G8 fails to break Syrian stalemate
Last week, the G8 Summit was convened in Northern Ireland as the world waited with bated breath for world leaders to provide a concrete solution to end the stalemate in the Syrian crisis. However, the summit only ended up suggesting complicated ways to resolve the crisis.
Evidently, several parties have their vested interests in Syria, therefore, finding a common ground to put an end to the bloodshed in the country will be difficult and exhaustive.
The Middle East region has always been the center of attraction for all world powers. Russia is a major oil-producing country and therefore its interests in the geopolitical situations in the Middle East are understandable. And during the last 15 years, Russia has lost key allies in the region, for instance, Iraq, Libya, not to mention Kosovo. So Syria is the last Russia ally in the region, which hosts the Russian naval base in Tartus.
On the other hand, the West, led by the United States, including Britain and France, have had a historical presence in the Middle East owing to its geopolitical importance. Russian’s influence is limited in this region because most of the countries, with the exception of Iran, are Sunni and traditional allies of the West, particularly the US. Further, the dominance of Arab countries over the region is threatened by Shiite-Iran, which is an ally of Russia.
Therefore, there are common grounds among the West and Arab countries with their interests converging. Naturally, those common interests limit Moscow’s political leverage in the region, as those countries together wield considerable wealth and power that supposedly can withstand any form of pressure.
Conversely, the Bashar Assad’s regime has been a close ally of Russia for decades. Consequently, losing Assad easily does not go down well with Russia as its status as a superpower and its national pride will take a severe beating and damage its credibility. Similarly, the US is also trying to secure its interests and protect its friends in the region by thwarting any possibility of use of the chemical weapons against Israel by either Assad’s regime or any militant group if the current Syrian regime collapses. Such an attack is more likely to engulf the entire region in a wider conflict.

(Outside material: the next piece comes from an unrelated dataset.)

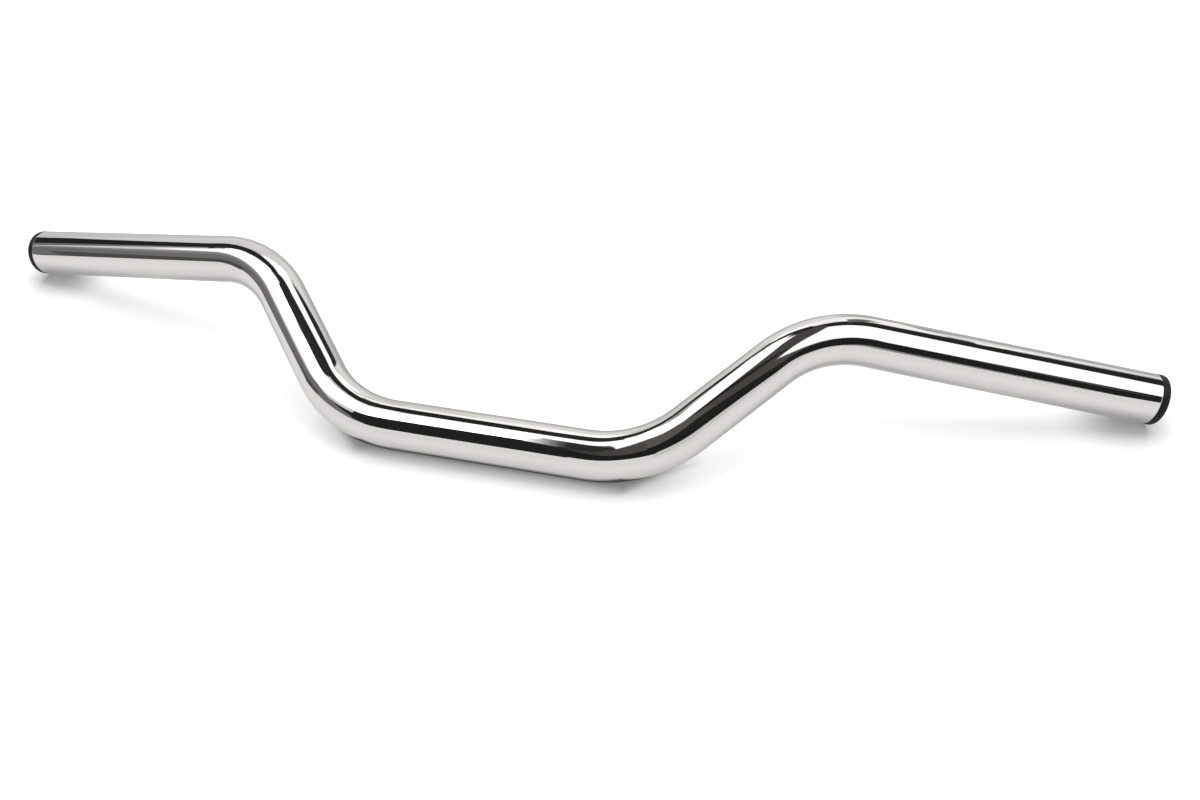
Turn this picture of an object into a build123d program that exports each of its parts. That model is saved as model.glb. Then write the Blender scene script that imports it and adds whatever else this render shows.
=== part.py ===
from build123d import *
import math
import os

# Motorcycle handlebar: one bent steel tube, closed at each end by a moulded push-in plug.
# Millimetres and degrees. The origin is on the tube's axis at the middle of the clamp section. +X runs
# along the clamp section, +Y back towards the grip ends, and +Z is up as the bar lies on a floor.

# Tube stock and the dressing of its cut ends
tube_diameter = 25.4
tube_wall = 2.5
end_round = 0.5
mouth_chamfer = 0.4

# Route of the tube from the clamp section outwards, the same on both sides
bend_radius = 60.0
clamp_straight = 100.0
riser_straight = 55.0
grip_straight = 145.0
riser_bend_angle = 50.0
grip_bend_angle = 48.0
# How far the plane of the grip bend is turned about the riser
twist_angle = 20.0

# Plug head: a short wall level with the tube, a rounded edge and a low crown
head_wall = 2.6
head_edge_radius = 1.8
head_crown_radius = 100.0

# Plug stem: a hollow spigot with a plain land under the head and tapered ribs that grip the bore
land_length = 3.0
land_clearance = 0.1
rib_count = 4
rib_gap = 1.8
rib_crest = 0.6
rib_taper = 2.0
rib_depth = 1.5
rib_clearance = 0.03
stem_tail = 1.4
stem_lead = 0.8
stem_wall = 1.8
head_skin = 2.0

# Passes of the estimate that sets the bar down on the floor
rest_passes = 12

tube_radius = tube_diameter / 2
bore_radius = tube_radius - tube_wall
clamp_along = Vector(1, 0, 0)
hanging = (Align.CENTER, Align.CENTER, Align.MAX)


def setback(bend_angle):
    # Length of straight that a bend takes from each side of its corner
    return bend_radius * math.tan(math.radians(bend_angle) / 2)


def turned(vector, direction, angle):
    return vector.rotate(Axis((0, 0, 0), direction), angle)


def mirrored(vector):
    return Vector(-vector.X, vector.Y, vector.Z)


def half_route():
    # Corners of the right half's axis, with the clamp section and the riser in the XY plane
    riser_along = turned(clamp_along, (0, 0, 1), riser_bend_angle)
    fold_axis = turned(Vector(0, 0, 1), riser_along, twist_angle)
    grip_along = turned(riser_along, fold_axis, -grip_bend_angle)
    base = clamp_along * (clamp_straight / 2 + setback(riser_bend_angle))
    elbow = base + riser_along * (setback(riser_bend_angle) + riser_straight + setback(grip_bend_angle))
    tip = elbow + grip_along * (setback(grip_bend_angle) + grip_straight)
    return [base, elbow, tip], grip_along


def rest_turn(tip, grip_along):
    # Turn about the clamp section's axis that brings the rims of both plug heads down to the floor.
    # A head's rounded edge is a ball rolled round a circle, so its lowest point lies one ball radius
    # under the lowest point of that circle.
    circle_centre = tip + grip_along * head_wall
    circle_radius = tube_radius - head_edge_radius
    reach = math.hypot(circle_centre.Y, circle_centre.Z)
    lean = math.atan2(circle_centre.Z, circle_centre.Y)
    turn = 0.0
    for _ in range(rest_passes):
        slope = turned(grip_along, clamp_along, turn).Z
        drop = circle_radius * (1 - math.sqrt(1 - slope**2))
        turn = math.degrees(math.asin(-drop / reach) - lean)
    return turn


def bent_tube(corners):
    route = FilletPolyline(*[mirrored(corner) for corner in reversed(corners)], *corners, radius=bend_radius)
    section = Circle(tube_radius) - Circle(bore_radius)
    tube = sweep(Plane(route @ 0, z_dir=route % 0) * section, path=route)
    cut_ends = tube.faces().filter_by(GeomType.PLANE)
    tube = fillet([face.outer_wire().edge() for face in cut_ends], end_round)
    cut_ends = tube.faces().filter_by(GeomType.PLANE)
    return chamfer([face.inner_wires()[0].edge() for face in cut_ends], mouth_chamfer)


def plug_head():
    # The edge's arc and the crown's arc meet where both lean by the same angle from the plug's axis
    centres_apart = head_crown_radius - head_edge_radius
    meeting_lean = math.asin((tube_radius - head_edge_radius) / centres_apart)
    crown_centre = head_wall - centres_apart * math.cos(meeting_lean)
    meeting_radius = head_crown_radius * math.sin(meeting_lean)
    meeting_height = crown_centre + head_crown_radius * math.cos(meeting_lean)
    head_height = crown_centre + head_crown_radius
    wall = Line((tube_radius, 0), (tube_radius, head_wall))
    edge = TangentArc(wall @ 1, (meeting_radius, meeting_height), tangent=wall % 1)
    crown = TangentArc(edge @ 1, (0, head_height), tangent=edge % 1)
    axis = Line(crown @ 1, (0, 0))
    seat = Line(axis @ 1, wall @ 0)
    section = make_face([wall, edge, crown, axis, seat])
    return revolve(Plane.XZ * section, Axis.Z), head_height


def plug_rib():
    # Full size under its top face, then tapered towards the end of the stem that goes in first
    crest_radius = bore_radius - rib_clearance
    crest = Cylinder(crest_radius, rib_crest, align=hanging)
    taper = Cone(crest_radius - rib_depth, crest_radius, rib_taper, align=hanging)
    return crest + Pos(0, 0, -rib_crest) * taper


def end_plug():
    # Drawn with its axis on Z, and with the face that seats on the tube's end at Z = 0
    head, head_height = plug_head()
    rib_pitch = rib_gap + rib_crest + rib_taper
    stem_length = land_length + rib_count * rib_pitch + stem_tail
    stem_radius = bore_radius - rib_clearance - rib_depth
    stem = Cylinder(stem_radius, stem_length, align=hanging)
    stem = chamfer(stem.edges().sort_by(Axis.Z)[0], stem_lead)
    land = Cylinder(bore_radius - land_clearance, land_length, align=hanging)
    ribs = [Pos(0, 0, -land_length - rib_gap - row * rib_pitch) * plug_rib() for row in range(rib_count)]
    hollow_top = head_height - head_skin
    hollow = Cylinder(stem_radius - stem_wall, hollow_top + stem_length, align=hanging)
    return head + stem + land + ribs - Pos(0, 0, hollow_top) * hollow


corners, grip_along = half_route()
tip = corners[-1]
set_down = rest_turn(tip, grip_along)
laid = Rot(set_down, 0, 0)

plug = end_plug()
nodes = {
    "handlebar_tube": laid * bent_tube(corners),
    "right_end_plug": laid * (Plane(tip, z_dir=grip_along) * plug),
    "left_end_plug": laid * (Plane(mirrored(tip), z_dir=mirrored(grip_along)) * plug),
}

os.makedirs("parts", exist_ok=True)
for name, solid in nodes.items():
    solid.label = name
    export_step(solid, f"parts/{name}.step")
    print(f"{name}: {solid.volume:.0f} mm3, lowest point {solid.bounding_box().min.Z:.3f}")
print("corners of the right half at rest", *[turned(corner, clamp_along, set_down) for corner in corners])
print("grip direction at rest", turned(grip_along, clamp_along, set_down), "turned by", round(set_down, 3))
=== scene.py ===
# Motorcycle handlebar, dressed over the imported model. Metres, in the model's own frame.
import bmesh
import bpy
from math import cos, pi, radians, sin, tan
from mathutils import Euler, Matrix, Vector


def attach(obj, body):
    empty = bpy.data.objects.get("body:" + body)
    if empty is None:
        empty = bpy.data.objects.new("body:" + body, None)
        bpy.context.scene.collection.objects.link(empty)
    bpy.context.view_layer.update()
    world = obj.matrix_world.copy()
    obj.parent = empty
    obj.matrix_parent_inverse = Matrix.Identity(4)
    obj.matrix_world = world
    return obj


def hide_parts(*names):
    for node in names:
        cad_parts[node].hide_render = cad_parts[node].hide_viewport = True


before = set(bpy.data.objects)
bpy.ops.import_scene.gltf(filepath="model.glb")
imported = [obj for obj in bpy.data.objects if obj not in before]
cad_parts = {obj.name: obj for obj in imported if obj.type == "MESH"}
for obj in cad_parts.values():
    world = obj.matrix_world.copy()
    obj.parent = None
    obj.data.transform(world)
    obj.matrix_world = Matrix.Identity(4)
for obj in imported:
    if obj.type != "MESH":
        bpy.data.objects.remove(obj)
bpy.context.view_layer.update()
print("frame loaded:", sorted(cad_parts))


# shader wiring

class Wire:
    # an output socket; sums written on it add Math nodes
    def __init__(self, tree, socket=None):
        self.tree = tree
        self.socket = socket

    def node(self, kind, settings=None, sockets=None, out=0):
        made = self.tree.nodes.new(kind)
        for name, value in (settings or {}).items():
            if name == "stops":  # a ramp's places and greys
                ramp = made.color_ramp
                while len(ramp.elements) < len(value):
                    ramp.elements.new(0.5)
                for element, (place, shade) in zip(ramp.elements, value):
                    element.position = place
                    element.color = (shade, shade, shade, 1)
            else:
                setattr(made, name, value)
        for name, value in (sockets or {}).items():
            if isinstance(value, Wire):
                self.tree.links.new(value.socket, made.inputs[name])
            else:
                made.inputs[name].default_value = value
        return Wire(self.tree, made.outputs[out] if made.outputs else None)

    def maths(self, operation, first, second):
        return self.node("ShaderNodeMath", {"operation": operation}, {0: first, 1: second})

    def __add__(self, other):
        return self.maths("ADD", self, other)

    def __sub__(self, other):
        return self.maths("SUBTRACT", self, other)

    def __mul__(self, other):
        return self.maths("MULTIPLY", self, other)

    def __radd__(self, other):
        return self.maths("ADD", other, self)

    def __rsub__(self, other):
        return self.maths("SUBTRACT", other, self)

    def __rmul__(self, other):
        return self.maths("MULTIPLY", other, self)

    def __abs__(self):
        return self.node("ShaderNodeMath", {"operation": "ABSOLUTE"}, {0: self})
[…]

Moreover, the US is also concerned about the possibility of Islamist groups, specifically Al-Nusra Front, replacing the Assad regime because the militant front has proved to be the most effective and lethal fighting force against Bashar Assad. Al-Nusra Front is Al-Qaeda affiliated militant group and dominates other Islamist groups in Syria, which has allies and supporters almost in all Arab countries.
So, the US does not desire — at least for the time being — to replace Bashar with perceived anti-Western extremist groups as it fears that their violent activities might spill over into neighboring countries, including Israel. Though this legitimate concern could be viewed as being an obstruction to a quick solution, realizing all of its aspects could help preventing it from happening.
Most Syrians have expressed that they do not prefer to replace one oppressive regime with another radical theocratic government that would confine their personal freedoms. Further, various political, military and civil structures have been established to ward off the possibility of a single political unit to have an absolute control of the Syrian affairs. These structures include the National Coalition, the National Council, the new leadership of the Syrian Free Army and the interim government.
More importantly, there is no single country bordering Syria that is interested in facilitating the rise of an extremist group to head a new Syrian government, and ultimately distributing the region’s stability and security for a long time to come. Hence, these groups could be denied access to financial resources, training, and logistics, and their influence as result would fizzle out.
Clearly, the projected situation of both Russia and the West in the Middle East stood in the way of breaking both the political and military stalemates and prolonged the time for reaching a quick solution. At the same time, as being superpowers, both Russia and the US do not seek confrontation, and both the countries are working to avoid this event.
Now, no political solution has been envisioned by the participants of the G8 Summit, specifically the US and Russia. But the attendants have agreed on establishing a transitional government in Syria and called for Geneva II conference to discuss the issue. Meanwhile, Russia continues to supply arms to the Assad regime and the US prepares to do the same in support of the Syrian opposition fighters. In other words, the two superpowers are offering a military solution that establishes a new reality on the ground to take place first, and then a political one.
Eventually, a type of understanding among all parties involved must evolve, where Russia finds itself gracefully letting Assad go. The international community would not let this conflict drag on forever.